45 thoughts on “University of South Dakota inviting faculty to discuss Intellectual Diversity, and “what might happen in the future.””

  1. The liberals controlling campus will never reform themselves unless there are massive budget cut threats. I know where to start

      1. Who is in control then? We are speaking specifically of the campus of pooblic universities.

  2. Buzz in Pierre is that unless the university presidents take this seriously and make major changes they’ll be fired for defying the law

  3. Sounds like the new USD President is pro-active in free speech. Hawaiian Day topic would be a good question for Tulsi.

  4. Regents have handled this terribly too. Very poorly managed. The Oklahoma dude is on the chopping block. Others to follow.

  5. Liberals created this problem by purging all nonliberals from higher education. Now the deserved reckoning.

    1. Excuse me Queen Bee, but the Republicans have been in control of education for over 40 years. Might want to point the finger at the people in charge.

      1. Tara, Queen Bee said ‘liberal’, not Democrat. You injected Republican into the conversation. Not all Republicans are conservative. For many, many years Harvey Jewett was chm of the BOR and Tad Parry was ED for them. Both were Republicans but were seen as liberal. Also, Jim Abbott who recently retired as USD president was a Democrat gov candidate, who was appointed to the position by a Republican. QB was right by saying Liberals.

        1. Their are many definitions of the word liberal. So maybe it would be better to address the issue and stop with the name calling. These words are always changing. How about just say I am for Free Speech or you could be for Government injecting another law on free speech.

          1. Or how about I am for free speech, let the USD students express their views . . . and you could be for the University stifling the students free speech.

              1. Hawaiian Days . . . Had to be changed to Beach Party Days . . . freedom of expression was denied.

      2. The Republicans have been in control in Pierre, but if you don’t think that liberals have a stranglehold on the universities then you are fooling yourself (but not the rest of us). Queen Bee is right that on the campus the left has been in control and has put forth their hideous agenda.

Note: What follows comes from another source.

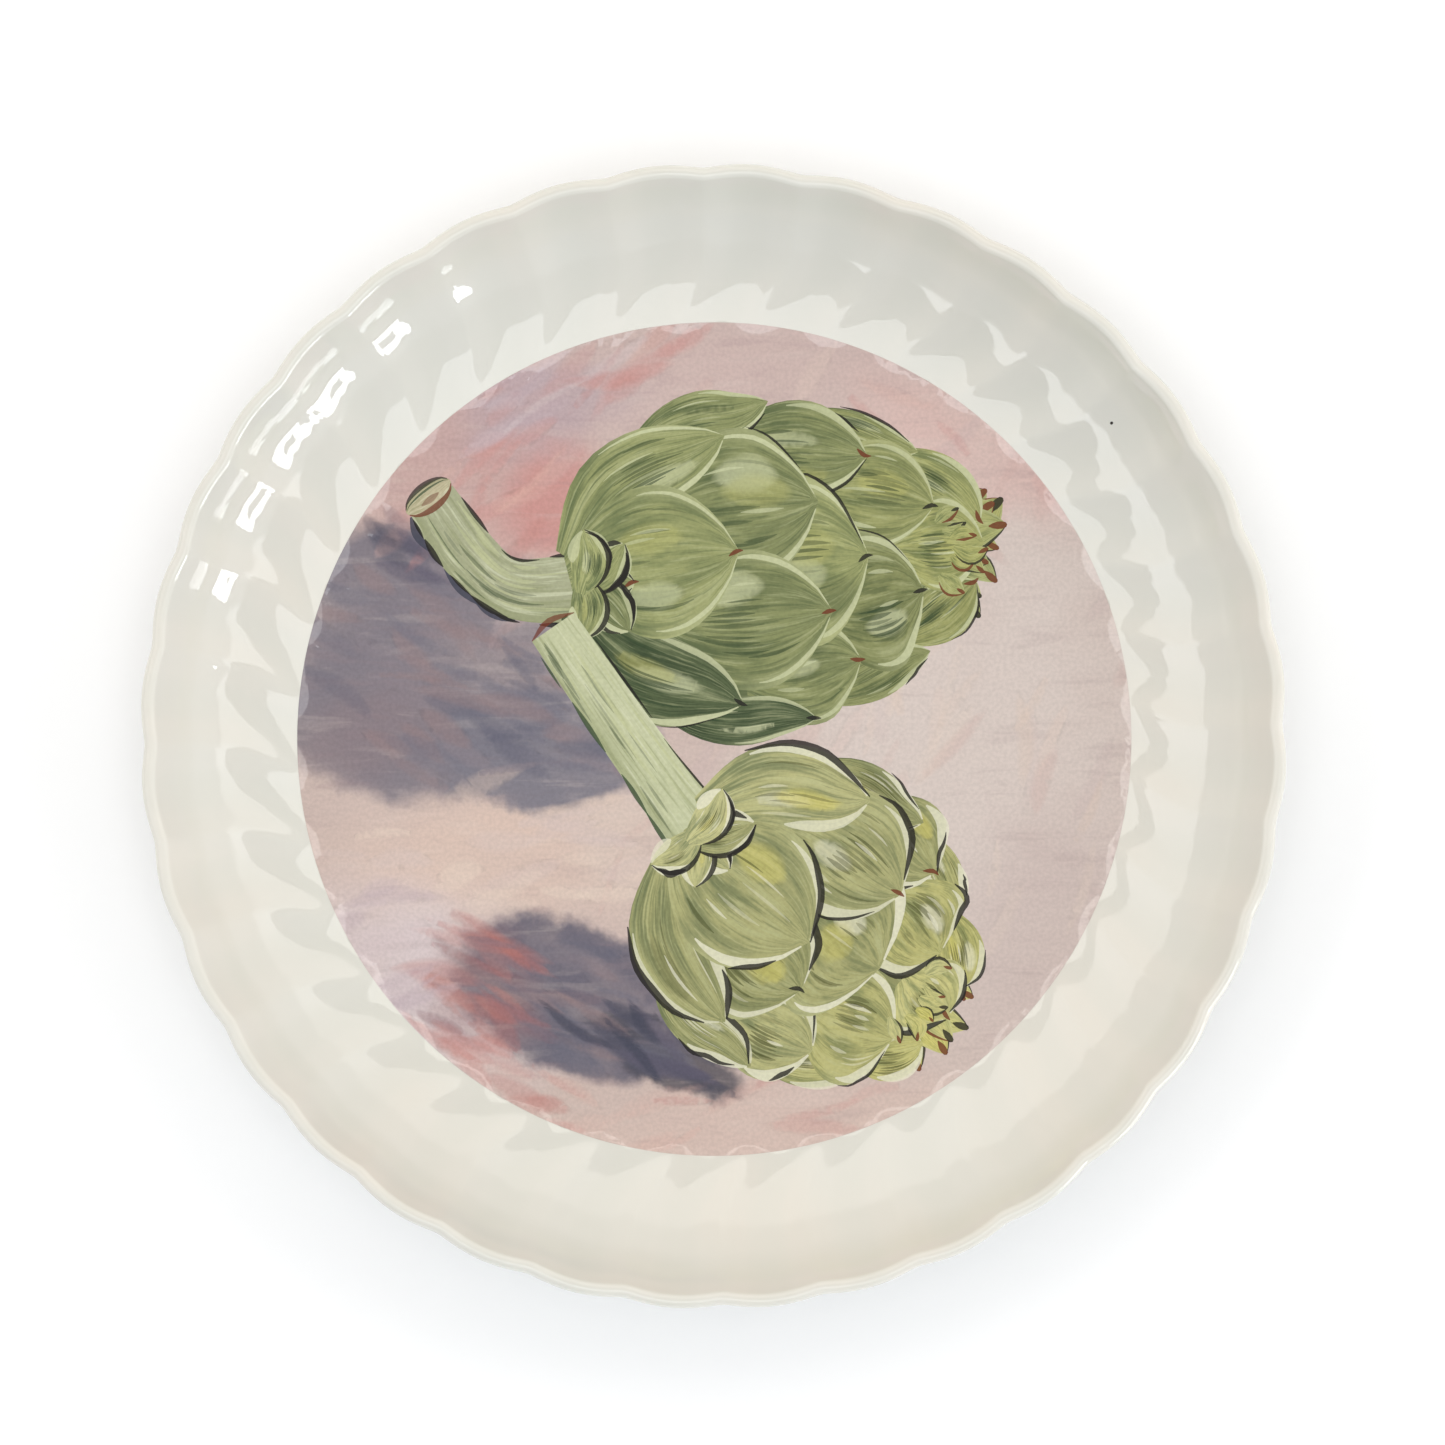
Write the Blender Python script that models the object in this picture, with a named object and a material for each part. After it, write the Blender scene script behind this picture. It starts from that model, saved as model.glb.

      3. the republicans only ‘control’ which persons steeped in the u-s public education establishment will be placed in grade school and college supervisory roles. federal requirements are what control schools. phil jensen nonwithstanding.

  6. Who created the problem? The Dems have no power. It’s all on the Republican party. Got to keep you guys honest.

  7. I’d be thrilled to find a state university where the teaching faculty was 45% liberal, 30% conservative, and 25% independent. It’s hard to know what those words mean, but (in this context) a working definition of “liberal” might be a professor who’s not voted for a republican presidential candidate in the last 20 years. An independent might be one who’s voted for at least one democratic presidential candidate AND at least one republican presidential candidate over the last 20 years. Etc. Devout libertarians count as independents.

    Another decent inquiry might be to ask each professor if he, she, or xe supports federally mandated affirmative action. Should more than 70% of professors and administrators say “yes”… time to hire conservatives! Same outcome if > 70% support taxpayer funded late term abortion.

    Just some ideas.

      1. Generally not, although I’m open to recruiting a good teacher fleeing the disaster our once-great ivy league has become.

        I’m open to someone exceptional, perhaps a STEM professor, who matriculated at an ivy league school 15+ years ago — before the league’s academic standards *really* went down the drain. And I don’t mean to imply that all sub-par graduates are liberals. Jared Kushner’s parents bought his admission. Neither Al Gore nor George Bush was admitted on the basis of his test scores. The list goes on and on.

  8. The governor needs to fire the current presidents who are dead wood protecting more dead wood. Time to bring in some serious reformers. People with spines who are ready to act decisively

  9. The intellectual diversity bill passed by huge margins. Why are presidents trying to break this law? They’re playing a dangerous game

    1. Can you give me an example how university presidents are trying to break this law?

  10. All my usd prof did was spout about how great Bernie Sanders is. Glad legislators passed this bill

    1. And this professor is trying to teach other people how to think? He is obviously anti-American, anti-capitalism, and anti-liberty; a typical leftwing prof.

      1. It can happen with the rightwing too. I am sure these professors let students argue their points.

  11. As a recent USD Law graduate, I can say, at least in classrooms, there was an active effort to seek a diversity of opinion. For example, in environmental law, I was always asked for the “conservative view” and good discussion carried from that point – was not condescending or derogatory, rather debating differing positions. However, at the administration level, there was genuine disconnect on what the administration chose to support, and which it did not. No institution will be free of pure ideological differences, but suppressing one view, and propping up another is the deeper issue.

    1. Prof. Kammer was one of my favorite professors. Even though we were on polar opposites of the political spectrum. The vast majority of professors at USD Law are liberal, however, I never once felt chastised or spoken down to for having a conservative view of the issue at hand. I also did not feel the professors were trying to push liberal views on us. That is a completely different story though when talking about the administration though. There is absolutely, 100%, a push for liberal ideology from the administration. And until that changes, USD Law will not see another dime from me.

  12. With the bar exam unchanged the law school will be gone within a few years. Kids are not going to Minnesota to law school. SD did a great job making sure our kids leave the state.

    1. You might have to eat some crow on that statement. 2018 had an “unofficial” pass rate of 80%.

  13. Why isn’t anyone talking about Thune supporting red flag gun control legislation?

    1. What’s to talk about? Should have been passed decades ago but GOP is just coming around now. Talk is cheap though.

    2. Because anything negative about the Republican Party can’t be talked about on here. Much like PP calls out CH, at least CH has the guts to call out his own people. Not so much with the “Paid for by” press release blog.

  14. My son tells horror stories about the liberal indoctrination that goes on in the classroom at SDSU that he had to pay for. It’s a real problem. I can’t believe some people are so stupid they don’t know how liberal academics are.